--- Begin Source excerpt ---
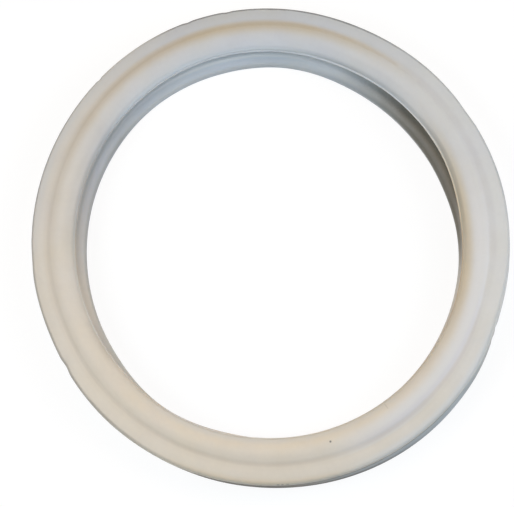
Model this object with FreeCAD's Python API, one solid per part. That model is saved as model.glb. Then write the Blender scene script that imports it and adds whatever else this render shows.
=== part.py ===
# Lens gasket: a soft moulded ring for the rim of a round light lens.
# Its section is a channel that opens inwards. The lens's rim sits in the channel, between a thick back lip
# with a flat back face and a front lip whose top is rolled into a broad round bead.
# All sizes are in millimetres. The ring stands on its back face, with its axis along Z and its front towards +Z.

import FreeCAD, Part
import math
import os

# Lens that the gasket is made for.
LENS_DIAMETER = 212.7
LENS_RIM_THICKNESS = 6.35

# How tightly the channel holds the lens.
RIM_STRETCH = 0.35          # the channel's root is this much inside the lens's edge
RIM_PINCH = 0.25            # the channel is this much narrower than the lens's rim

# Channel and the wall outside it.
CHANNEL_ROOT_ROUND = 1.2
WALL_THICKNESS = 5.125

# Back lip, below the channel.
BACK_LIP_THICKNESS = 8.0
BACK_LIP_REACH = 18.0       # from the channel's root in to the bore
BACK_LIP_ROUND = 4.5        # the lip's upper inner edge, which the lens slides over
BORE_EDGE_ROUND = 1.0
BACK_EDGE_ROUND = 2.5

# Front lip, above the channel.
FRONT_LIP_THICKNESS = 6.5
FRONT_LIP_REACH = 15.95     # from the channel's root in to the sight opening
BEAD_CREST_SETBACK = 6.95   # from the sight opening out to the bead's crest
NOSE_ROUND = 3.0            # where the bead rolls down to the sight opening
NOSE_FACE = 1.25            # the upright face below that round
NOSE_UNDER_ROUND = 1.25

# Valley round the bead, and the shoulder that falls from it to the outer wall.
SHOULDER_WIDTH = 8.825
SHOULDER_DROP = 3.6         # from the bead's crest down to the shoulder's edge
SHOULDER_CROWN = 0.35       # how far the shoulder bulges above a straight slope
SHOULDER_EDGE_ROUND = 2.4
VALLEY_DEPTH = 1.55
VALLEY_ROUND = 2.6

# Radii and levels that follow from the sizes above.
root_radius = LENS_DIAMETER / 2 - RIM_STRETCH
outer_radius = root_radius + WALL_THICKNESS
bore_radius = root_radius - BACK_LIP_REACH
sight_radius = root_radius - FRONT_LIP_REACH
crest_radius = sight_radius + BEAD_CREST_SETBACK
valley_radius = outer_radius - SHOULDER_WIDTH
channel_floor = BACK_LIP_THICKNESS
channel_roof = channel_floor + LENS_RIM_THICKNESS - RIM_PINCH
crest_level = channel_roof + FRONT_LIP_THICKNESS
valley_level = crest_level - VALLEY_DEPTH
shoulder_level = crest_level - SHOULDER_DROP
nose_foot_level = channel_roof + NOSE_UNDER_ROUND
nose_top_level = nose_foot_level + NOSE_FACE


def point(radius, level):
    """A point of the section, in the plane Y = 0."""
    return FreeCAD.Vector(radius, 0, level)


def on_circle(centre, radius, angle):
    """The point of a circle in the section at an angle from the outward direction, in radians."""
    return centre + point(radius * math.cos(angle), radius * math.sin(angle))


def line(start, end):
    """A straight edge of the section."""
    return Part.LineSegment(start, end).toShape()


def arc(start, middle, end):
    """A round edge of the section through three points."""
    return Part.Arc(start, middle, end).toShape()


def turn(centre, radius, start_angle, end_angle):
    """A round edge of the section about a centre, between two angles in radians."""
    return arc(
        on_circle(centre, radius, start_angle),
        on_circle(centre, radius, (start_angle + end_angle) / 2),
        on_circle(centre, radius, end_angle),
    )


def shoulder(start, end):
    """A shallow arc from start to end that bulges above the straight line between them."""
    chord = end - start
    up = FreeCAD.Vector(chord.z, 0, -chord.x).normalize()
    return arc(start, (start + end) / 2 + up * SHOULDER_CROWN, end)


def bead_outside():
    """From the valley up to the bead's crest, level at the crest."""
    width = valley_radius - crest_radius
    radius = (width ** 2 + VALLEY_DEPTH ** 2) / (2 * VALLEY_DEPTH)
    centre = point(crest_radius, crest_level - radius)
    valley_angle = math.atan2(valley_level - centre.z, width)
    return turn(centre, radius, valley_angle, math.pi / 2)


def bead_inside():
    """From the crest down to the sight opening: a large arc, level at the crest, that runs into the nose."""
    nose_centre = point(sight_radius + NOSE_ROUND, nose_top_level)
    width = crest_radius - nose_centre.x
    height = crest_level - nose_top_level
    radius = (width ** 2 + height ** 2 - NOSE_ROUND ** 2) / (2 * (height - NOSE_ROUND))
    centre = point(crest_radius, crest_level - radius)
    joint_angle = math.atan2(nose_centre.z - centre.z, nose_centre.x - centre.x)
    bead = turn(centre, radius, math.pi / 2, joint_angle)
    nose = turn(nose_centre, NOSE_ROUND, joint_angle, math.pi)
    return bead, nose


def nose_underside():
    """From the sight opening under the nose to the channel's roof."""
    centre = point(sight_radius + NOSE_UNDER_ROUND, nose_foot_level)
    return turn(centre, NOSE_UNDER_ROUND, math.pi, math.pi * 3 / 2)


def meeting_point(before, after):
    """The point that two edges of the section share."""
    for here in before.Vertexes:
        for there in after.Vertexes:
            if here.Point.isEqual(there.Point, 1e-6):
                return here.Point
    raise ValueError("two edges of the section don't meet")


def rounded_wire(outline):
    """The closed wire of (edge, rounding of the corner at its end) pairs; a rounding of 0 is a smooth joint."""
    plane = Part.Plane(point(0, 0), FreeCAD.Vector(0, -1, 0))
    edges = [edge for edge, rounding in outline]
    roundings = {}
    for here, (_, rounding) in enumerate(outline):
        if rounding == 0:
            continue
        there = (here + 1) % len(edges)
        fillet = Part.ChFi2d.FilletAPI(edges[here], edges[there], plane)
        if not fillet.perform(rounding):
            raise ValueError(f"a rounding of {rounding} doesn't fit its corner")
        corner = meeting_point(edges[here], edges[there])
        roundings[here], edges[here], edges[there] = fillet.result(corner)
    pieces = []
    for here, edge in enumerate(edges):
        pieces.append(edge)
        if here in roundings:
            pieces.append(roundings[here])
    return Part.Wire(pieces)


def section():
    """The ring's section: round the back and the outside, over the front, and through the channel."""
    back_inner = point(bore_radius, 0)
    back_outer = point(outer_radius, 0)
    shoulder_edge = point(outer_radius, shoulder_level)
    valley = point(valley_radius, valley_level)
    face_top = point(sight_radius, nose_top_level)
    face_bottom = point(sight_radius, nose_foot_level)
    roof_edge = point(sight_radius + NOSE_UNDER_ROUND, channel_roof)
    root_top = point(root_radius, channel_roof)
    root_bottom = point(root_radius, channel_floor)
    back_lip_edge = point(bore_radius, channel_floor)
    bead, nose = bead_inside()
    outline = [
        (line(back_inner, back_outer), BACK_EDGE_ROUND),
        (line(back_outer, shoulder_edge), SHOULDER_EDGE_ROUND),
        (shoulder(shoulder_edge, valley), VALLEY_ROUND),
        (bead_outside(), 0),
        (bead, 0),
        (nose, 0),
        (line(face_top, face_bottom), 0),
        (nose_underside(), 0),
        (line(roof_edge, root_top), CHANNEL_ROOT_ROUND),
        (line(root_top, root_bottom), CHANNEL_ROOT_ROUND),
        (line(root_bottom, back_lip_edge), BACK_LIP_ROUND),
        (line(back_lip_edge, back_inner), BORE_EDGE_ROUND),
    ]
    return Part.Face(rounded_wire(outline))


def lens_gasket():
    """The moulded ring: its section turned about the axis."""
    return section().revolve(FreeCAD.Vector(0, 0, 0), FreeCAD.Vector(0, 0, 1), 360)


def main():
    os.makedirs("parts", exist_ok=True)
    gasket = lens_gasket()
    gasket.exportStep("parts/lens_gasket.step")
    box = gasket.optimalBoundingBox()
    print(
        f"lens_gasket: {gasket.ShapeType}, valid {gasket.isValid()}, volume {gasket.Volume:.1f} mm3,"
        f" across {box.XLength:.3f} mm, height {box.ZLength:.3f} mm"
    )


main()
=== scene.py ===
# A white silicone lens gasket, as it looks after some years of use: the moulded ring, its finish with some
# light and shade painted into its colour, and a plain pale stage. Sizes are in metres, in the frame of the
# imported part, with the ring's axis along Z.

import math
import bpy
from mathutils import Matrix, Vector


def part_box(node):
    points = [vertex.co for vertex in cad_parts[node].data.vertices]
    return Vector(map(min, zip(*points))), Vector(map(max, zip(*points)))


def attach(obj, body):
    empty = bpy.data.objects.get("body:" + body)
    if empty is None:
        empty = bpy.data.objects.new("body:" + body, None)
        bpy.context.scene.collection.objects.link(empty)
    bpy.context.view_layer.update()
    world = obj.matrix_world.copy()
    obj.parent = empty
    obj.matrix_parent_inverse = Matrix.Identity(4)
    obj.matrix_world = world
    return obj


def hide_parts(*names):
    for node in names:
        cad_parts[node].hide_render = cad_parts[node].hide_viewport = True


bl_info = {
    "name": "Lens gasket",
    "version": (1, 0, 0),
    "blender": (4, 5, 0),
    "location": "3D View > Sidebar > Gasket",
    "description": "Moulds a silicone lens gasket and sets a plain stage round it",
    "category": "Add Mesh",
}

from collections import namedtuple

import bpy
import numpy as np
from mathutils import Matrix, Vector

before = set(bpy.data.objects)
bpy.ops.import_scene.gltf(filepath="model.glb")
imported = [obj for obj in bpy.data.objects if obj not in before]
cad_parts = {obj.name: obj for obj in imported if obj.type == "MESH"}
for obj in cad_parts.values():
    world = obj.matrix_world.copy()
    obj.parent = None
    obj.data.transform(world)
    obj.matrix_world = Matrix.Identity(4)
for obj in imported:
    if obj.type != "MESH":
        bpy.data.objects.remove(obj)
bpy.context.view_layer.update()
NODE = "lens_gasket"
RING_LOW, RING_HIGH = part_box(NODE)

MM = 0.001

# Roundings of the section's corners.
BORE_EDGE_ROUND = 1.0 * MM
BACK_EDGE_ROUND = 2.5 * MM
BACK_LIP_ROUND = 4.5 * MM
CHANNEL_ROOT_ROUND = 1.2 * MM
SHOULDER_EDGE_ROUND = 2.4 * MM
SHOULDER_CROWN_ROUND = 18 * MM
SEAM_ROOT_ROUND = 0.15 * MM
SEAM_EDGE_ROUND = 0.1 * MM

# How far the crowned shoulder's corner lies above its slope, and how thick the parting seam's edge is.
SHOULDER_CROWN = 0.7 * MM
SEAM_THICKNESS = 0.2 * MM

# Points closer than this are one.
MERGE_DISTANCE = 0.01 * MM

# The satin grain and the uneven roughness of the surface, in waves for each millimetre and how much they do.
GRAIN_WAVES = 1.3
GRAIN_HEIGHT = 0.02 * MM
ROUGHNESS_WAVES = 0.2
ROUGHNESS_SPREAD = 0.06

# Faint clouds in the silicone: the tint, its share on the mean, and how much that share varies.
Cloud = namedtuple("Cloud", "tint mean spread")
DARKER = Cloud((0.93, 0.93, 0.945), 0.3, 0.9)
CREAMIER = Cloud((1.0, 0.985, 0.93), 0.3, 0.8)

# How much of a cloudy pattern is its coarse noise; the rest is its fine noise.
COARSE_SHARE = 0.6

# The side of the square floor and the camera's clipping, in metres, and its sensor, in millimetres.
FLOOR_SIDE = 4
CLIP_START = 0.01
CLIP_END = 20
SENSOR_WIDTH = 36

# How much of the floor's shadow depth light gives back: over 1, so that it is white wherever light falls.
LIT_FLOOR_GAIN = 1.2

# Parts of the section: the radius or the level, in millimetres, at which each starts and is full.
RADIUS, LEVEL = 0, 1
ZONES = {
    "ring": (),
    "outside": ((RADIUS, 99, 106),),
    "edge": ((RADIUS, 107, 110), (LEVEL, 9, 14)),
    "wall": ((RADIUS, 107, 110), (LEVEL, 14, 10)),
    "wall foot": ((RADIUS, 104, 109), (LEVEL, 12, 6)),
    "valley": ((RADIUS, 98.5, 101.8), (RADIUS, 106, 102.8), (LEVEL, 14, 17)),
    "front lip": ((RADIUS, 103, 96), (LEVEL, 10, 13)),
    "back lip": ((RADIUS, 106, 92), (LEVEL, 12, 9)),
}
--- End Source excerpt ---
What you are asked to do
Quote word for word the lines from the line holding "return Part.Face(rounded_wire(outline))" through the line holding "from collections import namedtuple"; include both of those lines and add nothing.

Answer below
    return Part.Face(rounded_wire(outline))


def lens_gasket():
    """The moulded ring: its section turned about the axis."""
    return section().revolve(FreeCAD.Vector(0, 0, 0), FreeCAD.Vector(0, 0, 1), 360)


def main():
    os.makedirs("parts", exist_ok=True)
    gasket = lens_gasket()
    gasket.exportStep("parts/lens_gasket.step")
    box = gasket.optimalBoundingBox()
    print(
        f"lens_gasket: {gasket.ShapeType}, valid {gasket.isValid()}, volume {gasket.Volume:.1f} mm3,"
        f" across {box.XLength:.3f} mm, height {box.ZLength:.3f} mm"
    )


main()
=== scene.py ===
# A white silicone lens gasket, as it looks after some years of use: the moulded ring, its finish with some
# light and shade painted into its colour, and a plain pale stage. Sizes are in metres, in the frame of the
# imported part, with the ring's axis along Z.

import math
import bpy
from mathutils import Matrix, Vector


def part_box(node):
    points = [vertex.co for vertex in cad_parts[node].data.vertices]
    return Vector(map(min, zip(*points))), Vector(map(max, zip(*points)))


def attach(obj, body):
    empty = bpy.data.objects.get("body:" + body)
    if empty is None:
        empty = bpy.data.objects.new("body:" + body, None)
        bpy.context.scene.collection.objects.link(empty)
    bpy.context.view_layer.update()
    world = obj.matrix_world.copy()
    obj.parent = empty
    obj.matrix_parent_inverse = Matrix.Identity(4)
    obj.matrix_world = world
    return obj


def hide_parts(*names):
    for node in names:
        cad_parts[node].hide_render = cad_parts[node].hide_viewport = True


bl_info = {
    "name": "Lens gasket",
    "version": (1, 0, 0),
    "blender": (4, 5, 0),
    "location": "3D View > Sidebar > Gasket",
    "description": "Moulds a silicone lens gasket and sets a plain stage round it",
    "category": "Add Mesh",
}

from collections import namedtuple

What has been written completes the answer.